## Written exercise
Print the lines beginning with the one that contains "Recreate this object" and ending with the one that contains "const headTurn = 35;", exactly, both included, and no other lines.
Start of Listed records
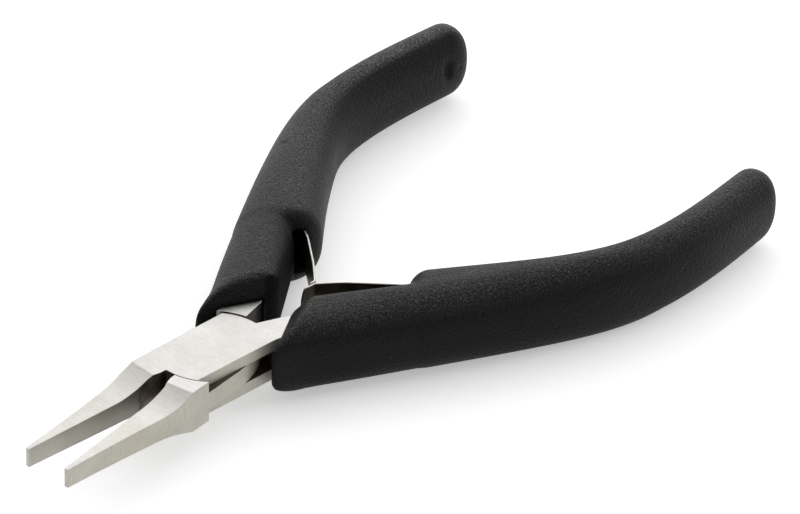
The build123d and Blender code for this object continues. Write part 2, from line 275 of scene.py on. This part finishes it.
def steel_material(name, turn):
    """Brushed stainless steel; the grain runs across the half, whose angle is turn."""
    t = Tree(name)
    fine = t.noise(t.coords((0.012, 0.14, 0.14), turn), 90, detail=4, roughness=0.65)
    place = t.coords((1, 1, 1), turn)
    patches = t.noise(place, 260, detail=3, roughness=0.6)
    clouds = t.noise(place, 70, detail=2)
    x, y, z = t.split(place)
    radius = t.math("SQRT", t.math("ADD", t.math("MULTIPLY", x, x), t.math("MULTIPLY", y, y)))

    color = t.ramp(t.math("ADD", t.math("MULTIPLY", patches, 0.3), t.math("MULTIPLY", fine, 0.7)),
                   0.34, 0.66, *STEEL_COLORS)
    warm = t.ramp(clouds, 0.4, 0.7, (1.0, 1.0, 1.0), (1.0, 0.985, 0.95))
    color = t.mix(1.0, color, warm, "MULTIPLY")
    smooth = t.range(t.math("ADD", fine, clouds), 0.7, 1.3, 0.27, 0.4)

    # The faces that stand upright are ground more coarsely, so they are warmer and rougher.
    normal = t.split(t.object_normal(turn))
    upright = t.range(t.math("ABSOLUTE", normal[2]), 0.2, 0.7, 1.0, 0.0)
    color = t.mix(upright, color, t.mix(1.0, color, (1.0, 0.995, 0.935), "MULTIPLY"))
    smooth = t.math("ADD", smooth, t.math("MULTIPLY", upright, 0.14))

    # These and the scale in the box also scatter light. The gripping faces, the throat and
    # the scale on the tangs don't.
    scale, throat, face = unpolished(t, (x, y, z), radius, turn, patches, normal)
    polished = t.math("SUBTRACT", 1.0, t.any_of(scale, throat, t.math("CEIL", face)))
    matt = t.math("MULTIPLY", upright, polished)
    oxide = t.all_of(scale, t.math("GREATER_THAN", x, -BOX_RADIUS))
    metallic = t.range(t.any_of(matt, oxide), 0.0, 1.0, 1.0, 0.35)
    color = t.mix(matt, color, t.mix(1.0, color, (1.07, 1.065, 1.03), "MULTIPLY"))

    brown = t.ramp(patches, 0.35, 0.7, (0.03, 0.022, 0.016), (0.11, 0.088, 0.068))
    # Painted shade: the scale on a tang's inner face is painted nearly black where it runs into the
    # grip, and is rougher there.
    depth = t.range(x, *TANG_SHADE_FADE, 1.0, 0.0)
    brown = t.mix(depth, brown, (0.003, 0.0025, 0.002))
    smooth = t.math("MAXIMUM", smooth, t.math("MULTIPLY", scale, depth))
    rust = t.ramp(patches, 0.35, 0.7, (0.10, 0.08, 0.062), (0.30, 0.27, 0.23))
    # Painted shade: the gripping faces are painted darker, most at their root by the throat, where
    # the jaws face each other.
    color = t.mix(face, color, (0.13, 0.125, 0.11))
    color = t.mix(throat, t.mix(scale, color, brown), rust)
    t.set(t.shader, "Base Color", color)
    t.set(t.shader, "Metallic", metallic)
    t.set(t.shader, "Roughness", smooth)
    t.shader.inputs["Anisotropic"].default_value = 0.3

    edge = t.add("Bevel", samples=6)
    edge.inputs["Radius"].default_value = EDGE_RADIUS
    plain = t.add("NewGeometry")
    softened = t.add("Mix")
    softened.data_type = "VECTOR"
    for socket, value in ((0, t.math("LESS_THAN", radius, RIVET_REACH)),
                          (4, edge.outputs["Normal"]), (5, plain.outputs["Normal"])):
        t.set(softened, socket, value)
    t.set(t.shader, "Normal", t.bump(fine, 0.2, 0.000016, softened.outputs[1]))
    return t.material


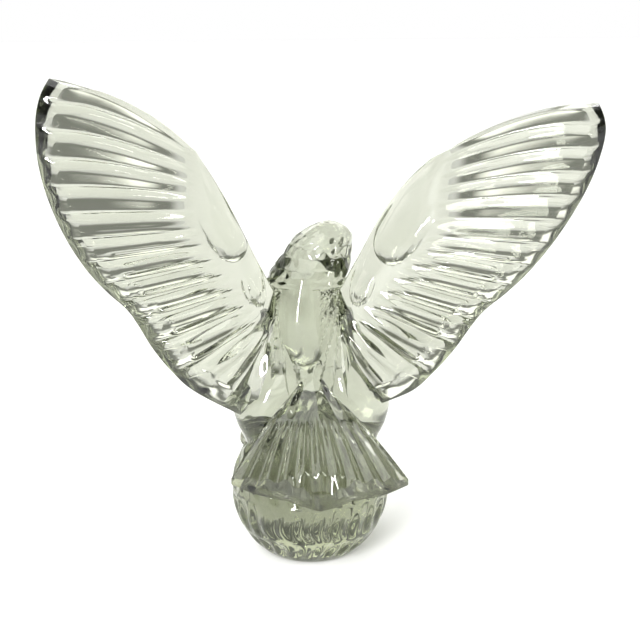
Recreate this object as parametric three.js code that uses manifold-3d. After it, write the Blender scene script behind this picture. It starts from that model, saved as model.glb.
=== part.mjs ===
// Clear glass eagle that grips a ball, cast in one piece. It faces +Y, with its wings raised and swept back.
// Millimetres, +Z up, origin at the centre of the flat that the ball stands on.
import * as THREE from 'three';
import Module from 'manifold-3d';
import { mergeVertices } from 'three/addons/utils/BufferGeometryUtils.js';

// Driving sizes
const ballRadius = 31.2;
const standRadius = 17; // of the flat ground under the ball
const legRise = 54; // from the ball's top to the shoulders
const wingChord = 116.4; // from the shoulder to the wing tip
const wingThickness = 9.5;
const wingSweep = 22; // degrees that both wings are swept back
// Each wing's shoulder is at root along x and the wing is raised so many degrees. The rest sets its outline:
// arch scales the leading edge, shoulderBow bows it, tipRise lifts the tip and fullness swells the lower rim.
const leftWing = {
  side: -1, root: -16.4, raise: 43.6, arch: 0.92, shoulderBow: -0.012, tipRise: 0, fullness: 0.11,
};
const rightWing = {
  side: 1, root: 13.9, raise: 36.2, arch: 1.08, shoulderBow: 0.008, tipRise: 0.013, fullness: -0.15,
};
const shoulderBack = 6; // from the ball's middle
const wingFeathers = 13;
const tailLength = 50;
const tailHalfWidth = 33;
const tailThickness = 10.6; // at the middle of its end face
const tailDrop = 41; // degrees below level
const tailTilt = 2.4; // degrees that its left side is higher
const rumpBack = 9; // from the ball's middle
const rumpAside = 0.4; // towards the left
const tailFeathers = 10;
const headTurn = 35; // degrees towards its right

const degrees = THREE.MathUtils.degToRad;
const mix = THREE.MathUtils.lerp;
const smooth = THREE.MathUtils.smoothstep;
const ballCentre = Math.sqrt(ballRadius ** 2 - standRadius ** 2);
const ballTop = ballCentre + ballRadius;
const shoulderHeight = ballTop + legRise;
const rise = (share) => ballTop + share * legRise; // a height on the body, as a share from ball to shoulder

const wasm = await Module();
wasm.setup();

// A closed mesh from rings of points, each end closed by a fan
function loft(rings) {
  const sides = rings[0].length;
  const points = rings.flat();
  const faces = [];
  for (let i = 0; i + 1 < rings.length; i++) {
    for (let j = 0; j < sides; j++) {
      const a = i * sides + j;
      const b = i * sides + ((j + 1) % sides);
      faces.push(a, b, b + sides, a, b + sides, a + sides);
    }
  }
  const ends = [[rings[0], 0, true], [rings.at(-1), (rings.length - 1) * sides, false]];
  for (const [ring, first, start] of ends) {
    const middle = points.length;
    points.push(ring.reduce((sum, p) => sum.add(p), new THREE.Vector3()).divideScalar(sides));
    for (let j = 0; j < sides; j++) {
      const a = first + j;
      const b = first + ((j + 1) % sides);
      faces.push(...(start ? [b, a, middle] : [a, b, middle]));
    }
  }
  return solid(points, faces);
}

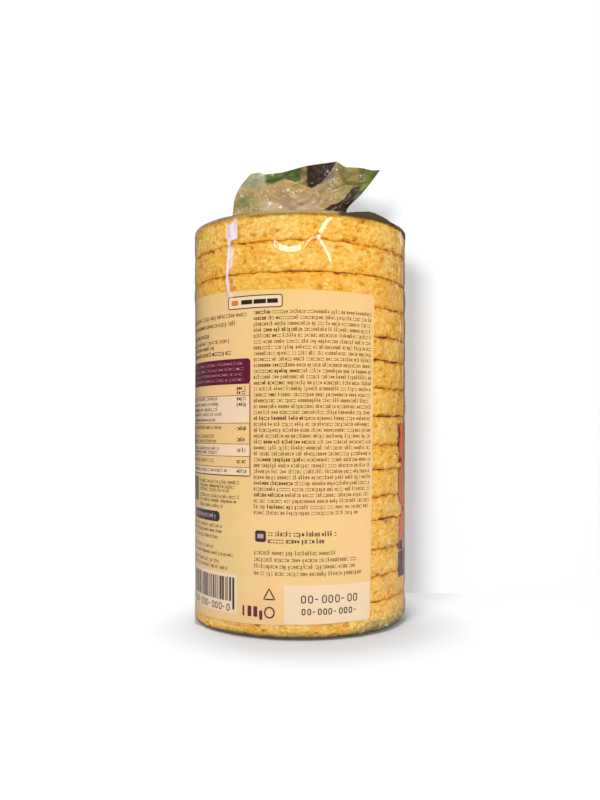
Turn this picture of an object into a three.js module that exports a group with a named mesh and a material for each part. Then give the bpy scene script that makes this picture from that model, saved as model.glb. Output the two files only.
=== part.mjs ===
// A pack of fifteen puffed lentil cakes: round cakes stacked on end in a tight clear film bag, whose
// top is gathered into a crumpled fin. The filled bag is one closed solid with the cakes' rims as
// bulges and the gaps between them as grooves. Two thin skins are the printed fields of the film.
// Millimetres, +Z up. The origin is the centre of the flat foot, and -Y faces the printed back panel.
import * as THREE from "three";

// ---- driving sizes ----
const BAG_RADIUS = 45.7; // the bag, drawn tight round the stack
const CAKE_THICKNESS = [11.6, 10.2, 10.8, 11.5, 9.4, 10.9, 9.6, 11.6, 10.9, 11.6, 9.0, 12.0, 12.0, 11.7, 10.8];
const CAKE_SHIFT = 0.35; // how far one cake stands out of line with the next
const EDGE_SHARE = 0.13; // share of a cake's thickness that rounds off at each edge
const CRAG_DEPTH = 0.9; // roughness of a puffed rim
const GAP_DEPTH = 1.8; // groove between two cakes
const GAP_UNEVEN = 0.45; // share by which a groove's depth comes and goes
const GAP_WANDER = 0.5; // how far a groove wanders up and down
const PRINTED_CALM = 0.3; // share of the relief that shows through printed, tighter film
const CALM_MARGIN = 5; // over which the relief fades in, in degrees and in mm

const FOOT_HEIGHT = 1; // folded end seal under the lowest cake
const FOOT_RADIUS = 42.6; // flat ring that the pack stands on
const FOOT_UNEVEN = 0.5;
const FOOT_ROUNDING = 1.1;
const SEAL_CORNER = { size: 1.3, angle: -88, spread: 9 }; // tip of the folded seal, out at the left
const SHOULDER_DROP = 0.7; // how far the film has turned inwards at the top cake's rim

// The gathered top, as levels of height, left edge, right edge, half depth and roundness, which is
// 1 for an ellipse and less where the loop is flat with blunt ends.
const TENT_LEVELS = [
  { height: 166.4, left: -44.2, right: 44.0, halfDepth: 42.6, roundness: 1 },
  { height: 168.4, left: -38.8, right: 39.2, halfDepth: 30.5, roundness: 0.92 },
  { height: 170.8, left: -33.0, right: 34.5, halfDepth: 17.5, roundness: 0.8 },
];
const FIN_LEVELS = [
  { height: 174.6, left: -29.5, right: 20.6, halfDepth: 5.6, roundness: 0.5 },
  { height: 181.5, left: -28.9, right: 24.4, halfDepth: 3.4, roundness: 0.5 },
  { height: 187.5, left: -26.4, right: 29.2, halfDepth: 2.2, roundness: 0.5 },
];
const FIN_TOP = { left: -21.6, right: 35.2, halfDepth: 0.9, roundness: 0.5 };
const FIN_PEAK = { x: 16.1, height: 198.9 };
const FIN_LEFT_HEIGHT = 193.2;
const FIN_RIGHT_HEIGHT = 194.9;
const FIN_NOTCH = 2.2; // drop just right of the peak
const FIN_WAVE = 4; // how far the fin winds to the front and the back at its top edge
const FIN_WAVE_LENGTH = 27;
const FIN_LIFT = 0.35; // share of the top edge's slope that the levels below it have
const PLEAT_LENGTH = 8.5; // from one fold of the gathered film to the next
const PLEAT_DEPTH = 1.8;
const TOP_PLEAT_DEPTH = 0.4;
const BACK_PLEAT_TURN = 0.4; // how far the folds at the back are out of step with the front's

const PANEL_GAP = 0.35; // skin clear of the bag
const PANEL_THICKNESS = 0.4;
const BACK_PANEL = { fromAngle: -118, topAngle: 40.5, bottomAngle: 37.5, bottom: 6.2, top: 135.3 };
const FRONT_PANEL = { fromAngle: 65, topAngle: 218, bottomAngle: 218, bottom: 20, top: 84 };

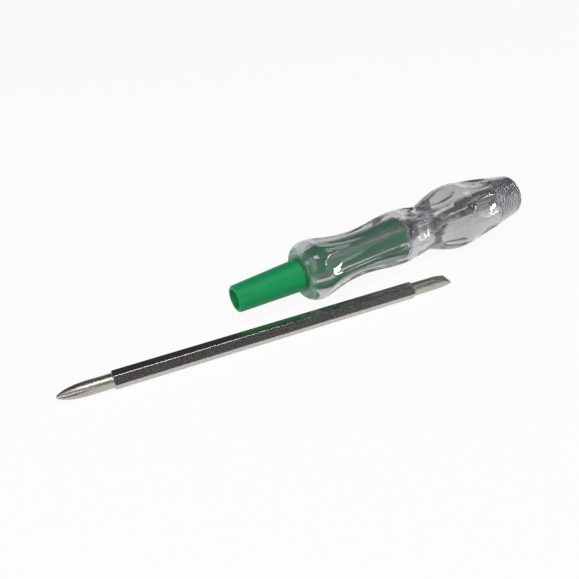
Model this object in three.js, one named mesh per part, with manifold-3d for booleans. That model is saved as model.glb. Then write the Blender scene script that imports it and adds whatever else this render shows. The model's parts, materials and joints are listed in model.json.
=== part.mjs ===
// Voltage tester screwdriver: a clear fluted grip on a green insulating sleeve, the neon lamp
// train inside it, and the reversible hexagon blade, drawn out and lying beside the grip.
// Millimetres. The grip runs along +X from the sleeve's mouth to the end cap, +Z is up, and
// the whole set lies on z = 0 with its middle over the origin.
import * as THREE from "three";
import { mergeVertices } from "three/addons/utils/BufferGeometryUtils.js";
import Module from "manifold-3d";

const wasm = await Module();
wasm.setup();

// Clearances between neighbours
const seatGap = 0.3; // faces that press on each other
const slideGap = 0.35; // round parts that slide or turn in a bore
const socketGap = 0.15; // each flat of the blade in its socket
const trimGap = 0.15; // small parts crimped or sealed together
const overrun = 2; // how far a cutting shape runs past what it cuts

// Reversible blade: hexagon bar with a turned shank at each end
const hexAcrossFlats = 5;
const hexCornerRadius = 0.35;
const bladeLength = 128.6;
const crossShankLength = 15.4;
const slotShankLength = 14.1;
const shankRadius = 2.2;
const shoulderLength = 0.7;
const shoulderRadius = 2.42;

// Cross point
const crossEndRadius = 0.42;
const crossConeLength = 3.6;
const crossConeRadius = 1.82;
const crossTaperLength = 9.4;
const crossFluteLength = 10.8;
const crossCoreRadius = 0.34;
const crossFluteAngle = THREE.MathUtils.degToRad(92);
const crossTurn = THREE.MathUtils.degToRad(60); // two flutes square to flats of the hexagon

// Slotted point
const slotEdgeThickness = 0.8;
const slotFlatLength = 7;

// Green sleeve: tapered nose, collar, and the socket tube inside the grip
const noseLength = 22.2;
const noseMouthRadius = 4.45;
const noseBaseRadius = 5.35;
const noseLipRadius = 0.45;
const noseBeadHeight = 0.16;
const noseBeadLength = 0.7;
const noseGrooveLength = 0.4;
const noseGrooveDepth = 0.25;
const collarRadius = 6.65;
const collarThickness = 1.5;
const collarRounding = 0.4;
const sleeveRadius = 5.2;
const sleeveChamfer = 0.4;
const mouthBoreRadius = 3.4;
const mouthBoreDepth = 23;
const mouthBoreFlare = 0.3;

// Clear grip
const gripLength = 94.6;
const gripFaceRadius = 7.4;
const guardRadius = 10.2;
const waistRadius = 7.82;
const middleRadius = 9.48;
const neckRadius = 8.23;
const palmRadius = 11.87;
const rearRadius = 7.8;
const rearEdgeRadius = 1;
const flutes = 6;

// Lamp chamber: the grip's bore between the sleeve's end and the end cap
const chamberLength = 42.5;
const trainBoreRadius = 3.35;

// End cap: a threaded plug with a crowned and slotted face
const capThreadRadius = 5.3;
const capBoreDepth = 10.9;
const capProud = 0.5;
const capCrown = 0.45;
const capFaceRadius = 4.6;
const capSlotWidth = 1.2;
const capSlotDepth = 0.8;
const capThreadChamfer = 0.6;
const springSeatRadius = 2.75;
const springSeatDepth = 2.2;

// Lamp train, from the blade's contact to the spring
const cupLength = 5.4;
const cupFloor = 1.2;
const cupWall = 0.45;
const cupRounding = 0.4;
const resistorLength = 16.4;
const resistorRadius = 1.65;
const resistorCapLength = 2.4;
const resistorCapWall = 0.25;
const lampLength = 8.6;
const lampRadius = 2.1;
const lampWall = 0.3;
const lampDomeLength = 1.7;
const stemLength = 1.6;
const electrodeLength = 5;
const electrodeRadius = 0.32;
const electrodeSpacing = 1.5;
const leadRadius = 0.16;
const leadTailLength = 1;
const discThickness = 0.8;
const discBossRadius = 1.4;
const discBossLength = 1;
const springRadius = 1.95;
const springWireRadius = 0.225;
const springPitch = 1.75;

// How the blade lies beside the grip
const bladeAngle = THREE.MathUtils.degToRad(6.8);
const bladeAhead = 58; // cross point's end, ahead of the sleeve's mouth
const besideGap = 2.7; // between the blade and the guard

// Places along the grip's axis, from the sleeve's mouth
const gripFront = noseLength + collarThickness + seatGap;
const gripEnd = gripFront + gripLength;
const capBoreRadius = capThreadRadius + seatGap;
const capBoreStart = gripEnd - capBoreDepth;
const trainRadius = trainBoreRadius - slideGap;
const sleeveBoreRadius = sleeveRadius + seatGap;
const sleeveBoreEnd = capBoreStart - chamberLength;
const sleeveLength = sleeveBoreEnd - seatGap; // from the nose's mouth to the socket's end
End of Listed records
## Finished exercise
Recreate this object as parametric three.js code that uses manifold-3d. After it, write the Blender scene script behind this picture. It starts from that model, saved as model.glb.
=== part.mjs ===
// Clear glass eagle that grips a ball, cast in one piece. It faces +Y, with its wings raised and swept back.
// Millimetres, +Z up, origin at the centre of the flat that the ball stands on.
import * as THREE from 'three';
import Module from 'manifold-3d';
import { mergeVertices } from 'three/addons/utils/BufferGeometryUtils.js';

// Driving sizes
const ballRadius = 31.2;
const standRadius = 17; // of the flat ground under the ball
const legRise = 54; // from the ball's top to the shoulders
const wingChord = 116.4; // from the shoulder to the wing tip
const wingThickness = 9.5;
const wingSweep = 22; // degrees that both wings are swept back
// Each wing's shoulder is at root along x and the wing is raised so many degrees. The rest sets its outline:
// arch scales the leading edge, shoulderBow bows it, tipRise lifts the tip and fullness swells the lower rim.
const leftWing = {
  side: -1, root: -16.4, raise: 43.6, arch: 0.92, shoulderBow: -0.012, tipRise: 0, fullness: 0.11,
};
const rightWing = {
  side: 1, root: 13.9, raise: 36.2, arch: 1.08, shoulderBow: 0.008, tipRise: 0.013, fullness: -0.15,
};
const shoulderBack = 6; // from the ball's middle
const wingFeathers = 13;
const tailLength = 50;
const tailHalfWidth = 33;
const tailThickness = 10.6; // at the middle of its end face
const tailDrop = 41; // degrees below level
const tailTilt = 2.4; // degrees that its left side is higher
const rumpBack = 9; // from the ball's middle
const rumpAside = 0.4; // towards the left
const tailFeathers = 10;
const headTurn = 35; // degrees towards its right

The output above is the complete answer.